■ MATERIALS PROVIDED:
┏━━

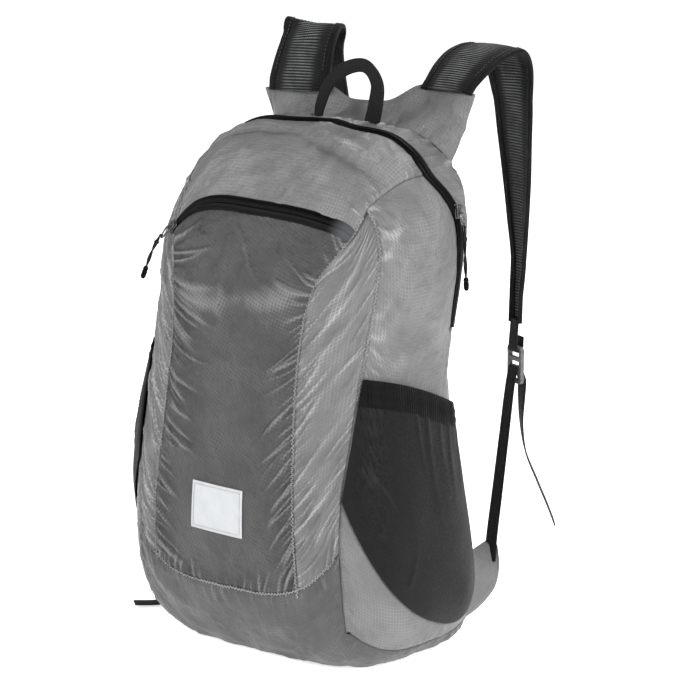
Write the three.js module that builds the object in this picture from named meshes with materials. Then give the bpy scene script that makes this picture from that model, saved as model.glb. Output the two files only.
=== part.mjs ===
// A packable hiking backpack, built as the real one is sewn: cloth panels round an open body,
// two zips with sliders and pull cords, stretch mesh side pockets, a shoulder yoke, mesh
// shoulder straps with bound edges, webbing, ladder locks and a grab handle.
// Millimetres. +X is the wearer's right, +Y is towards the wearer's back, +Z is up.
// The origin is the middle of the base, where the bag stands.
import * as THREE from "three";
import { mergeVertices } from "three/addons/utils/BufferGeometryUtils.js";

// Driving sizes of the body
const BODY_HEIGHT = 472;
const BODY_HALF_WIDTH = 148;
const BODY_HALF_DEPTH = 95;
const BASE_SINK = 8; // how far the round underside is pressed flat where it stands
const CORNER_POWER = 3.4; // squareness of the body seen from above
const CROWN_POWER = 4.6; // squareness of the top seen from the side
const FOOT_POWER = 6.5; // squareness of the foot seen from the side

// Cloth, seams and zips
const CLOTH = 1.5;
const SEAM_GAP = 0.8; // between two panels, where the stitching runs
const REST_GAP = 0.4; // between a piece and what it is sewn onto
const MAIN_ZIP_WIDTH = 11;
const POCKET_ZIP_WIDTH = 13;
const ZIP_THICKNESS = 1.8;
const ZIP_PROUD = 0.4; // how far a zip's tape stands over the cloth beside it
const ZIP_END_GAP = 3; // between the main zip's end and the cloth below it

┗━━
┏━━

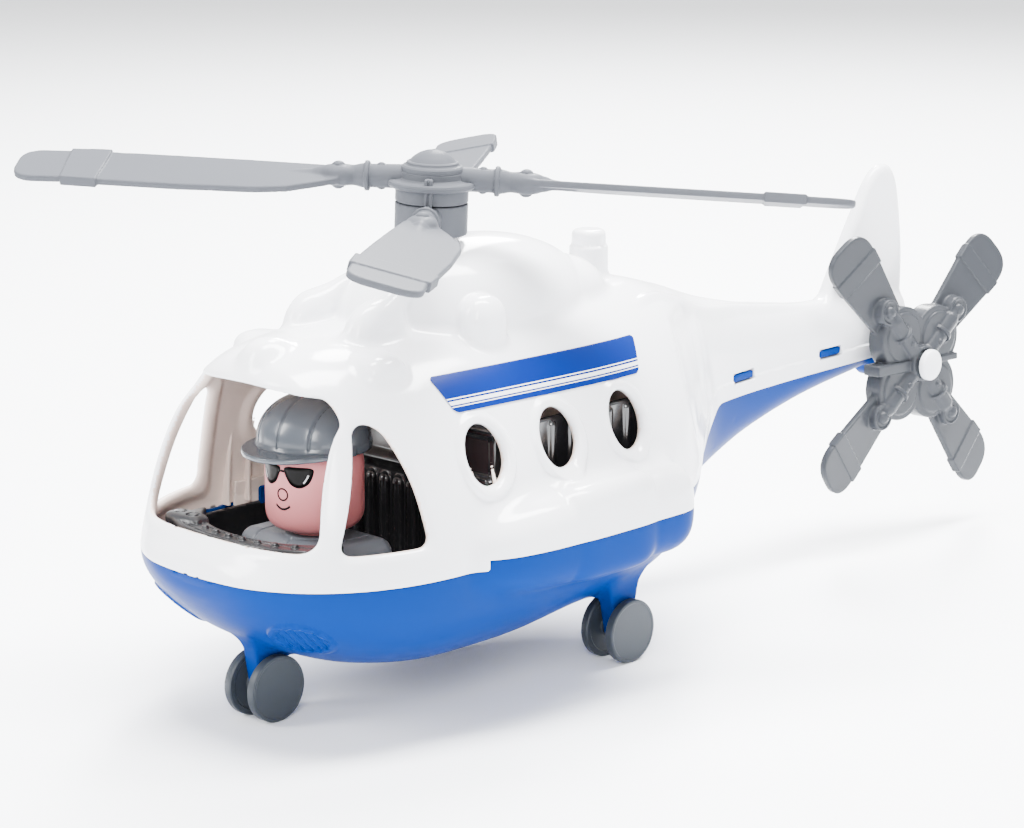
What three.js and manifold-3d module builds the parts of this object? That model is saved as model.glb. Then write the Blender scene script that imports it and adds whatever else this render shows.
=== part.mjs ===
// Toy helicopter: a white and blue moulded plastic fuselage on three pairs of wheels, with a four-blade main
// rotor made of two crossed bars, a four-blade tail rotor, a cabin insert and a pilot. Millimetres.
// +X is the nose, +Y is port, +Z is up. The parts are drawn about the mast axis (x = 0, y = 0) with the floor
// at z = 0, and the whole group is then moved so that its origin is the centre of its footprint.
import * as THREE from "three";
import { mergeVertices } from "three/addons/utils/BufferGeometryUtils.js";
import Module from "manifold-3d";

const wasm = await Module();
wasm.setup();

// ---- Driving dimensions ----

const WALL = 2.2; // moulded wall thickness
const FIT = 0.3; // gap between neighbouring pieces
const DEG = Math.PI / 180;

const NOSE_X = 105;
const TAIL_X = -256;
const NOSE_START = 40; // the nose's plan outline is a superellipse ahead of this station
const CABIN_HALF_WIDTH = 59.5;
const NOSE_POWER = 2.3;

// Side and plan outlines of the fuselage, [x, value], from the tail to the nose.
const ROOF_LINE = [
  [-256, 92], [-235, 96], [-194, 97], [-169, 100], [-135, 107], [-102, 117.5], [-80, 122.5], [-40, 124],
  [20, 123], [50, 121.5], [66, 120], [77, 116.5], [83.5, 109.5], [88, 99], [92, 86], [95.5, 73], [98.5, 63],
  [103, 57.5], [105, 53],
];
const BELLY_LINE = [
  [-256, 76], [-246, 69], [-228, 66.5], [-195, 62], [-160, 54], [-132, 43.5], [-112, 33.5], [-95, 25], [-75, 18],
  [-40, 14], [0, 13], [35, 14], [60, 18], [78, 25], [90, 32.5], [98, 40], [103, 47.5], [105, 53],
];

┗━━
┏━━

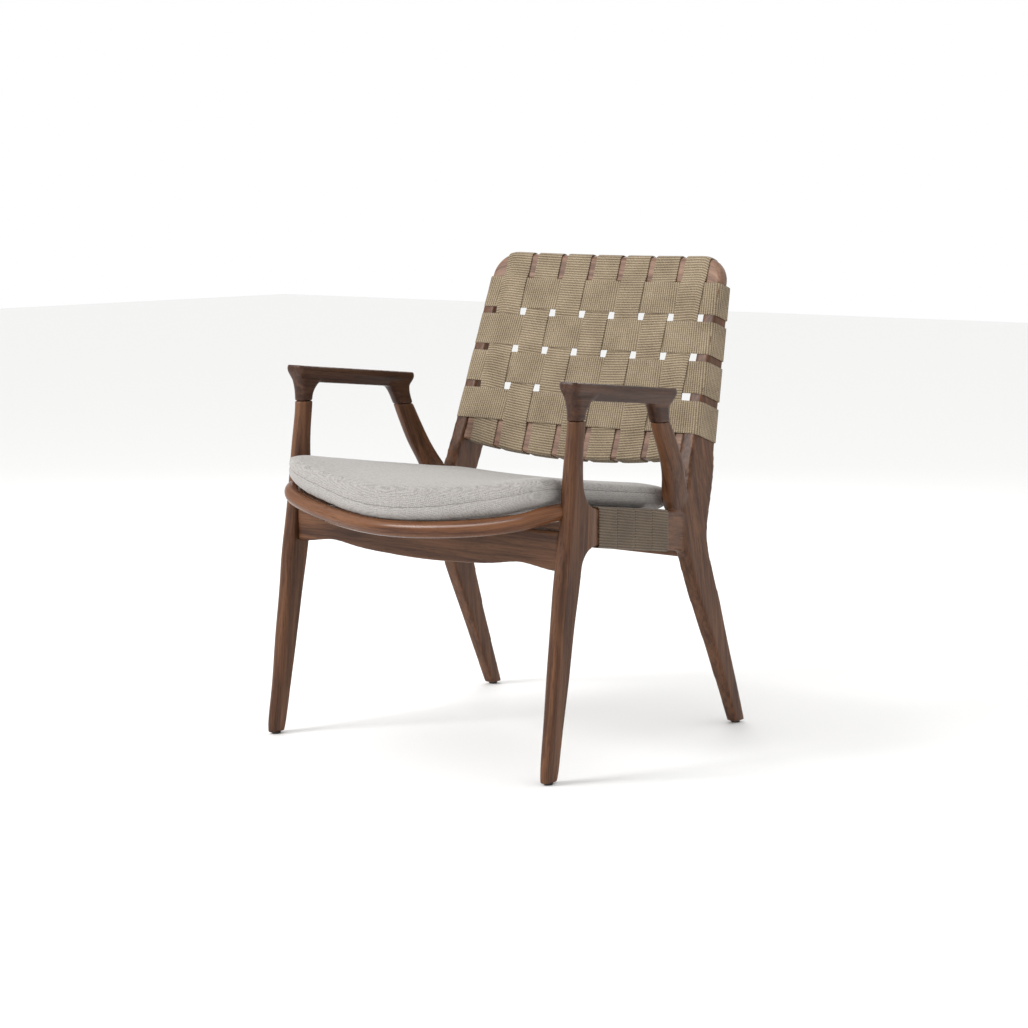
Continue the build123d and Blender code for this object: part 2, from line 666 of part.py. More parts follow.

┗━━

Within the entries above, how many lines contain "Blender"? Respond with the number only.

■ COMPLETED EXERCISE: 2